When it came to choosing guitars for Everything Will Be Alright in the End, however, Bell relied on a pair of classic vintage instruments to record the bulk of his work. "I have an amazing 1964 Gibson SG that I used a lot on this record," he says. "And then, when the parts call for it, I have a beautiful 1967 Tele Thinline that I've had since the Pinkerton years. Those are basically the two axes that I've been using in the studio."

Bell relied on a pair of vintage Silvertone 1485 amps when recording the new record. "I have one with a 2x12 cabinet that overdrives in exactly the right way when you crank it up, and another that's a 6x10 that I usually just keep on the vibrato [tremolo] setting," he says. His main live amp, a Matchless, also figures prominently on the album.

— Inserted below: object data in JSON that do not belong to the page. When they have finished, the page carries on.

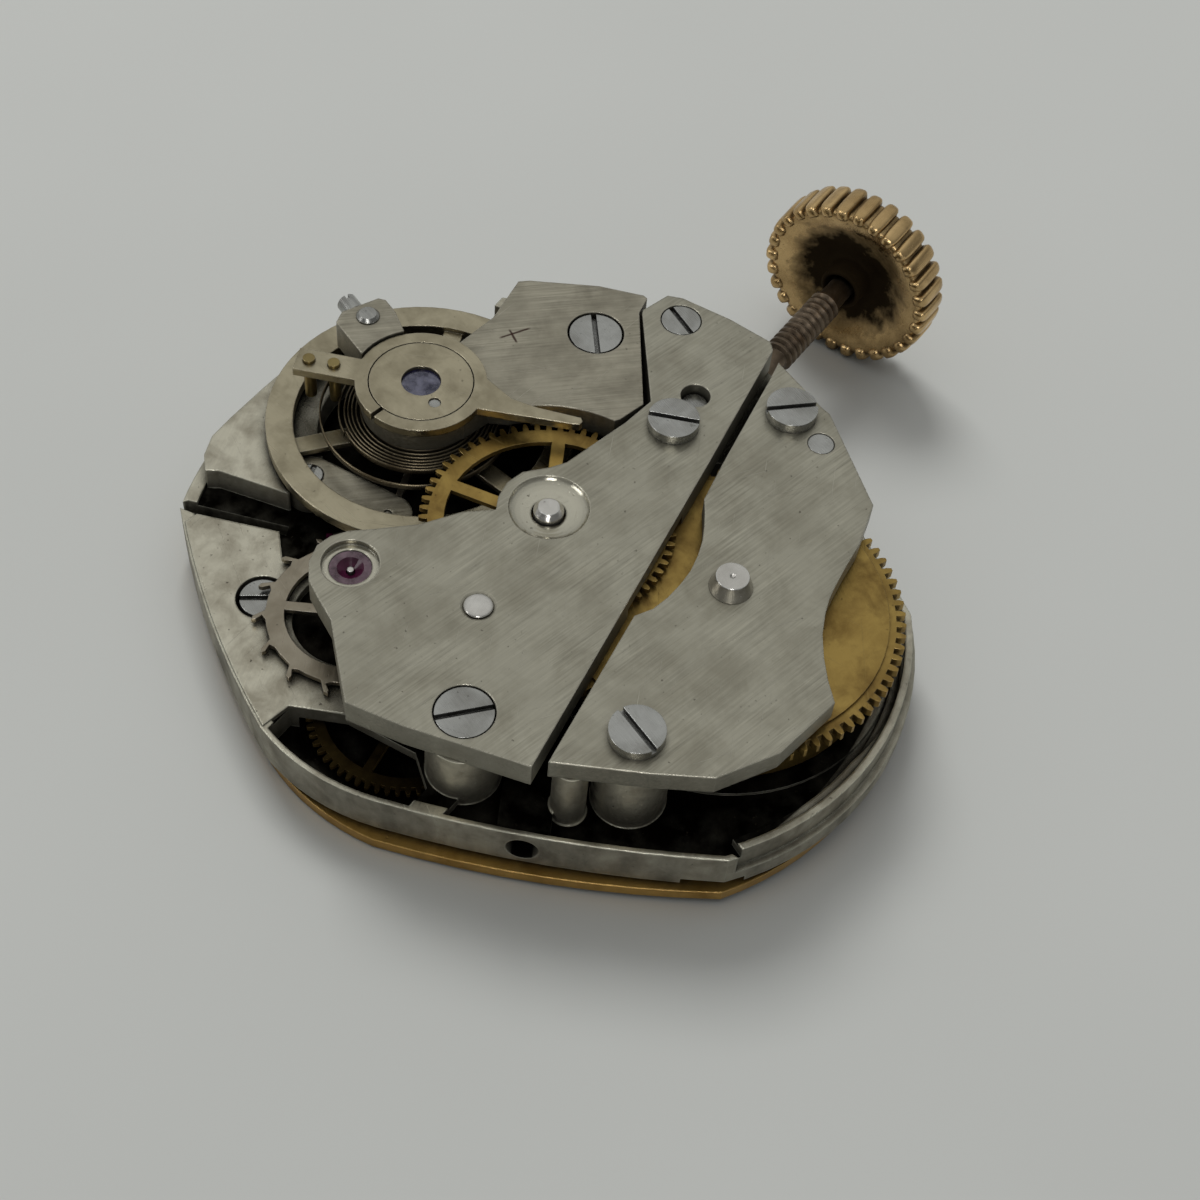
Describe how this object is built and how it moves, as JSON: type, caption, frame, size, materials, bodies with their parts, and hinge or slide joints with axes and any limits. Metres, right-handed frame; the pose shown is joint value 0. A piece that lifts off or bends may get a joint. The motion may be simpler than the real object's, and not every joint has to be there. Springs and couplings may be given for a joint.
{
  "type": "watch movement",
  "caption": "Small hand-wound watch movement with dial, bridges, gear train, escapement, balance, winding stem and fluted crown, lying dial side down.",
  "frame": {"origin": "axis of the centre wheel and hands, at the face of the main plate that the dial seats on", "axes": "+Z from the dial to the bridges, +X along the winding stem to the crown, +Y towards the balance"},
  "size_m": [0.023, 0.0192, 0.0052],
  "materials": {
    "plate_nickel": "nickel plated, brushed and worn",
    "bridge_nickel": "nickel plated with fine straight graining",
    "cock_nickel": "nickel plated with fine graining",
    "dial_gold": "gilt, satin",
    "screw_steel": "polished heads with slot marks",
    "arbor_steel": "polished",
    "escape_steel": "polished",
    "train_brass": "gilt brass, dark between the teeth",
    "balance_nickel": "nickel alloy, satin",
    "hairspring_alloy": "drawn strip",
    "ruby": "polished",
    "cap_jewel": "polished",
    "stem_steel": "dark, oiled thread",
    "crown_gold": "gold coloured, worn flutes"
  },
  "bodies": {
    "movement_frame": {"main_plate": "plate_nickel", "dial": "dial_gold", "train_bridge": "bridge_nickel", "barrel_bridge": "bridge_nickel", "balance_cock": "cock_nickel", "pallet_cock": "cock_nickel", "lower_train_cap": "plate_nickel", "keyless_cover": "screw_steel", "raised_screws": "screw_steel", "flush_screws": "screw_steel", "setting_lever_screw": "screw_steel", "pallet_cock_screw": "screw_steel", "pad_screw": "screw_steel", "dial_side_screws": "screw_steel", "dial_foot_screw": "screw_steel", "steady_pins": "screw_steel", "hole_jewels": "ruby", "cap_setting": "balance_nickel", "cap_jewels": "cap_jewel", "hairspring_stud": "screw_steel", "stud_screw": "screw_steel", "yoke_spring": "screw_steel", "click_spring": "screw_steel"},
    "barrel": {"barrel_drum": "train_brass", "barrel_lid": "train_brass", "mainspring": "arbor_steel"},
    "winding_arbor": {"barrel_arbor": "arbor_steel", "ratchet_wheel": "screw_steel", "ratchet_screw": "screw_steel"},
    "centre_train": {"centre_wheel": "train_brass", "centre_arbor": "arbor_steel", "cannon_pinion": "screw_steel"},
    "third_train": {"third_wheel": "train_brass", "third_arbor": "arbor_steel"},
    "fourth_train": {"fourth_wheel": "train_brass", "fourth_arbor": "arbor_steel"},
    "escape_train": {"escape_wheel": "escape_steel", "escape_arbor": "arbor_steel"},
    "pallets": {"pallet_fork": "escape_steel", "pallet_stones": "ruby", "pallet_staff": "arbor_steel"},
    "balance": {"balance_wheel": "balance_nickel", "balance_staff": "arbor_steel", "roller": "arbor_steel", "impulse_pin": "ruby", "collet": "train_brass", "hairspring": "hairspring_alloy"},
    "regulator_index": {"regulator": "balance_nickel", "curb_pins": "train_brass"},
    "hour_train": {"hour_wheel": "train_brass"},
    "minute_train": {"minute_wheel": "train_brass"},
    "setting_train": {"setting_wheel": "screw_steel"},
    "crown_train": {"crown_wheel": "screw_steel"},
    "winding_drive": {"winding_pinion": "screw_steel"},
    "clutch_drive": {"sliding_clutch": "screw_steel"},
    "stem_and_crown": {"stem": "stem_steel", "crown": "crown_gold"},
    "lever_plate": {"setting_lever": "screw_steel"},
    "yoke_plate": {"yoke": "screw_steel"},
    "click_pawl": {"click": "screw_steel"}
  },
  "joints": [
    {"name": "third_spin", "type": "hinge", "parent": "movement_frame", "child": "third_train", "pos_m": [-0.00344, -0.00045, 0], "axis": [0, 0, 1], "continuous": true},
    {"name": "centre_spin", "type": "hinge", "parent": "movement_frame", "child": "centre_train", "pos_m": [0, 0, 0], "axis": [0, 0, 1], "continuous": true},
    {"name": "barrel_spin", "type": "hinge", "parent": "movement_frame", "child": "barrel", "pos_m": [0.0007, -0.00485, 0], "axis": [0, 0, 1], "continuous": true},
    {"name": "fourth_spin", "type": "hinge", "parent": "movement_frame", "child": "fourth_train", "pos_m": [-0.00525, 0.00026, 0], "axis": [0, 0, 1], "continuous": true},
    {"name": "escape_spin", "type": "hinge", "parent": "movement_frame", "child": "escape_train", "pos_m": [-0.0043, 0.0027, 0], "axis": [0, 0, 1], "continuous": true},
    {"name": "minute_spin", "type": "hinge", "parent": "movement_frame", "child": "minute_train", "pos_m": [0.00155, 0.00012, 0], "axis": [0, 0, 1], "continuous": true},
    {"name": "hour_spin", "type": "hinge", "parent": "movement_frame", "child": "hour_train", "pos_m": [0, 0, 0], "axis": [0, 0, 1], "continuous": true},
    {"name": "setting_spin", "type": "hinge", "parent": "movement_frame", "child": "setting_train", "pos_m": [0.00312, -0.00087, 0], "axis": [0, 0, 1], "continuous": true},
    {"name": "winding_spin", "type": "hinge", "parent": "movement_frame", "child": "winding_drive", "pos_m": [0.006, -0.00087, 0.0014], "axis": [1, 0, 0], "continuous": true},
    {"name": "crown_wheel_spin", "type": "hinge", "parent": "movement_frame", "child": "crown_train", "pos_m": [0.00409, -0.00087, 0], "axis": [0, 0, 1], "continuous": true},
    {"name": "arbor_spin", "type": "hinge", "parent": "movement_frame", "child": "winding_arbor", "pos_m": [0.0007, -0.00485, 0], "axis": [0, 0, 1], "continuous": true},
    {"name": "stem_pull", "type": "slide", "parent": "winding_drive", "child": "stem_and_crown", "axis": [1, 0, 0], "range_m": [0, 0.00045]},
    {"name": "clutch_slide", "type": "slide", "parent": "winding_drive", "child": "clutch_drive", "axis": [1, 0, 0], "range_m": [-0.00036, 0]},
    {"name": "lever_turn", "type": "hinge", "parent": "movement_frame", "child": "lever_plate", "pos_m": [0.00733, 0.001, 0], "axis": [0, 0, 1], "range_deg": [0, 14.2]},
    {"name": "yoke_turn", "type": "hinge", "parent": "movement_frame", "child": "yoke_plate", "pos_m": [0.0051, 0.00175, 0], "axis": [0, 0, 1], "range_deg": [-8.4, 0]},
    {"name": "click_turn", "type": "hinge", "parent": "movement_frame", "child": "click_pawl", "pos_m": [0.00389, -0.00717, 0], "axis": [0, 0, 1], "range_deg": [-14, 2]},
    {"name": "pallet_rock", "type": "hinge", "parent": "movement_frame", "child": "pallets", "pos_m": [-0.00162, 0.00376, 0], "axis": [0, 0, 1], "range_deg": [-5, 5]},
    {"name": "balance_swing", "type": "hinge", "parent": "movement_frame", "child": "balance", "pos_m": [0.00116, 0.00486, 0], "axis": [0, 0, 1], "range_deg": [-135, 135], "deforming": ["hairspring"]},
    {"name": "regulator_turn", "type": "hinge", "parent": "movement_frame", "child": "regulator_index", "pos_m": [0.00116, 0.00486, 0], "axis": [0, 0, 1], "range_deg": [-4, 18]}
  ],
  "couplings": [
    {"joint": "third_spin", "follows": "fourth_spin", "ratio": -0.13333},
    {"joint": "centre_spin", "follows": "fourth_spin", "ratio": 0.016667},
    {"joint": "barrel_spin", "follows": "fourth_spin", "ratio": -0.0025},
    {"joint": "escape_spin", "follows": "fourth_spin", "ratio": -10},
    {"joint": "minute_spin", "follows": "fourth_spin", "ratio": -0.0055556},
    {"joint": "hour_spin", "follows": "fourth_spin", "ratio": 0.0013889},
    {"joint": "setting_spin", "follows": "fourth_spin", "ratio": 0.0092593},
    {"joint": "crown_wheel_spin", "follows": "winding_spin", "ratio": 0.4375},
    {"joint": "arbor_spin", "follows": "winding_spin", "ratio": -0.25},
    {"joint": "clutch_slide", "follows": "stem_pull", "ratio": -0.78},
    {"joint": "lever_turn", "follows": "stem_pull", "rad_per_m": 539},
    {"joint": "yoke_turn", "follows": "stem_pull", "rad_per_m": -309}
  ]
}
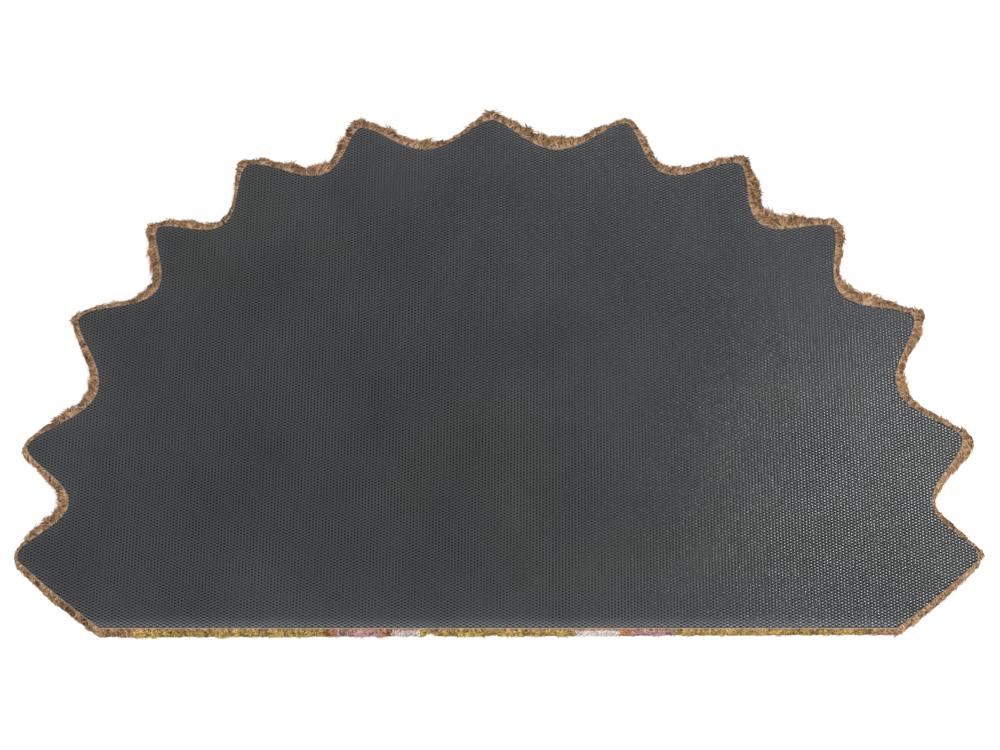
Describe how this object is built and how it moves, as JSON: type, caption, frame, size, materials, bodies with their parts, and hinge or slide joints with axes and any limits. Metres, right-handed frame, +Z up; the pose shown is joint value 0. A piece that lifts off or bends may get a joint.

"I always like combo amps, which is good, because Rivers is more of a closed-back-4x12-and-head kind of guy," Bell says. "I like the extra top that I get from the combos, and it works with the fact that the chord voicings in my guitar parts are often in a higher register. I'm always looking more at the top of the chord and at whatever more interesting inversions are available to me. Then, when I can sneak them in, I will!"